Both ASM Lithography and SVG, which ASML is trying to acquire, are also ready to do their part to bring the breakthrough to the world's fabs in the form of a robust photolithography system, says John Cossins, recently promoted to product manager for EUV at ASML. "Like SVG, we've signed an agreement to commercialize the technology, and we're in the process of putting together a program to do so."

The goal of the program is to meet the broad requirements of EUV LLC's member companies and have a system ready "in the 2004 timeframe," Cossins says. The consortium approached ASML approximately three years ago "and basically asked us if we were interested in bringing this technology to market. We said yes."

Cossins notes that "for a long time, of course, EUV was just another NGL candidate." ASML was keen on both 157-nm lithography and EUV, he adds, pointing out that even though 157-nm "became more and more feasible, it's by no means to the market yet. There are still many hurdles for 157, and that in turn pushed NGL out to the 50-nm node from what was the 70-nm node and not so long ago the 100-nm node."

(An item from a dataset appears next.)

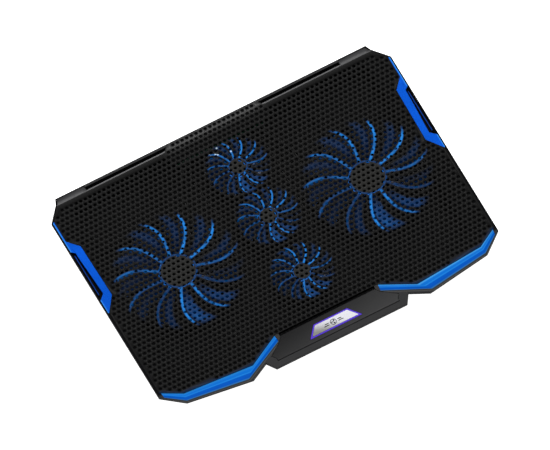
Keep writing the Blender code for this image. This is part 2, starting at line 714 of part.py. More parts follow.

Cossins says productivity advantages of EUV over EPL's charged-particle lithography make the former more attractive as a "commercial prospect. From a technological standpoint we think the base technology can be exported to below 50 nm and maybe down to 35 nm."

For business reasons ASML wants any EUV-based photolithography system "to be a multigenerational tool," Cossins says before adding a note of caution: "Of course, EUV is not a done deal yet, either."